Father Ailbe had been born into a wealthy merchant family in the coastal metropolis of Alexandria. His family lived next to the old Jewish Quarter of the city. He grew up speaking Greek, but he was also fluent in Latin, Coptic, Aramaic, and several other languages. He had studied with the greatest scholars of his day, mostly at the fabled Library of Alexandria. The library had once held tens of thousands of papyrus scrolls, but in Father Ailbe's youth Christian fanatics had burned almost all of them, believing they were tools of the devil. The remaining academics at the library spent their time teaching young people like Father Ailbe and frantically copying texts in hope that some might survive. But every few years the Parabolans, as the Christian brotherhood called themselves, would rouse themselves into a fury and destroy any books they could find. By the time Father Ailbe had reached his late teens, the collection had been sadly depleted.

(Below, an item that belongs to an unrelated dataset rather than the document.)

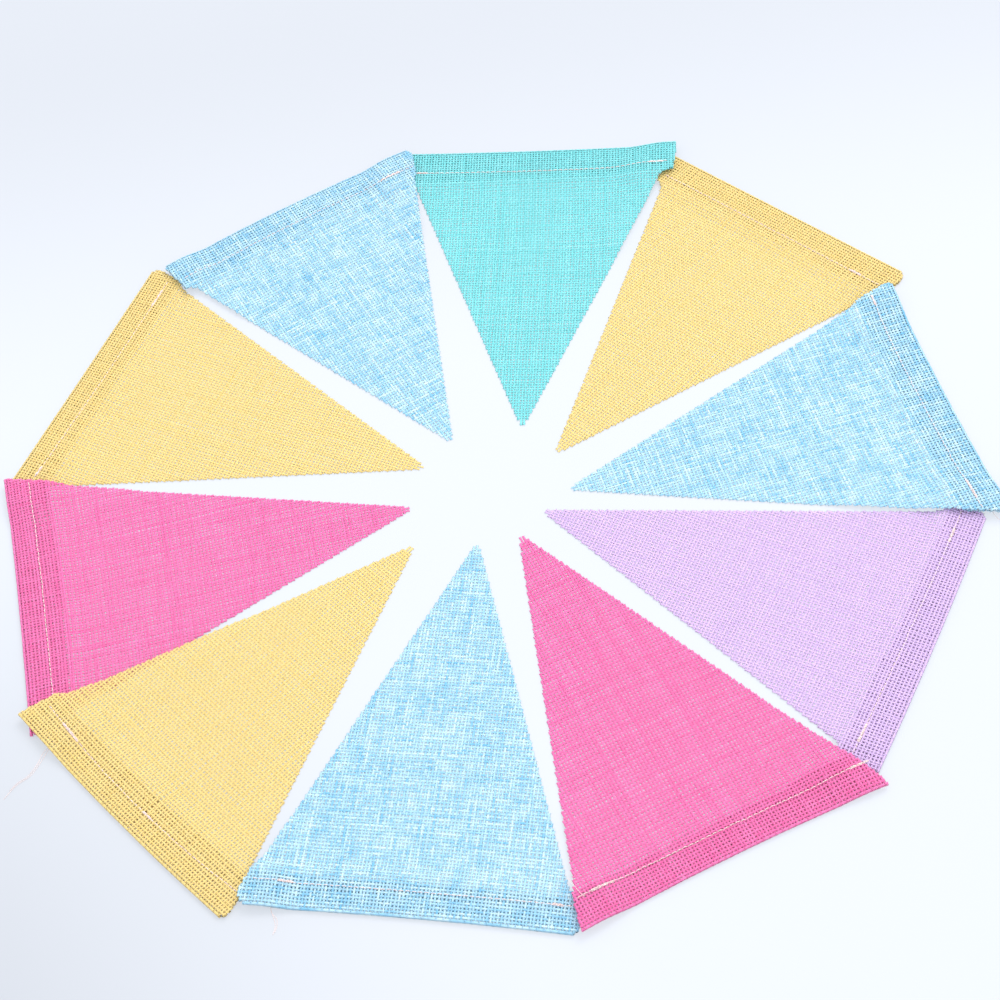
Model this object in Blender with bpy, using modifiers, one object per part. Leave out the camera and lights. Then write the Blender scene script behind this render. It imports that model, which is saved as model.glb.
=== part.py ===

One day the Parabolans came to the library with torches in hand to destroy the building and its contents once and for all. The head librarian quickly gathered a few precious scrolls and hid them in a small wooden chest. Father Ailbe was studying there that day and was a favorite student of the head librarian, so he was given the chest. He told the young man to keep them safe for the future, then sent him out the back door while he and the other librarians held off the mob in the front at the cost of their own lives. Father Ailbe took the chest home and protected it, as he had promised, reading the scrolls at night with the curtains drawn. It contained lost treatises of Aristotle, the complete works of Sappho of Lesbos, gospels ascribed to Peter and Judas, and other priceless works unknown elsewhere in the Roman world. When Father Ailbe came to Ireland, he brought the chest with him for fear it would be discovered and destroyed in Egypt. Now it sat at the foot of his bed, holding the last remnants of the great Library of Alexandria. I had spent countless hours over the years in his hut reading these scrolls by candlelight.

By his own admission, Father Ailbe was an impious youth. Although he was a gifted student and a passionate learner, he and his friends spent much of their free time roaming the back alleys of Alexandria picking fights and seducing girls. Over the objections of his father, he chose medicine over commerce, though he continued to travel frequently on trade missions for his family. He had often told me of his journeys to Constantinople, Jerusalem, and even India. But one night in his early twenties, he witnessed something that changed his life forever.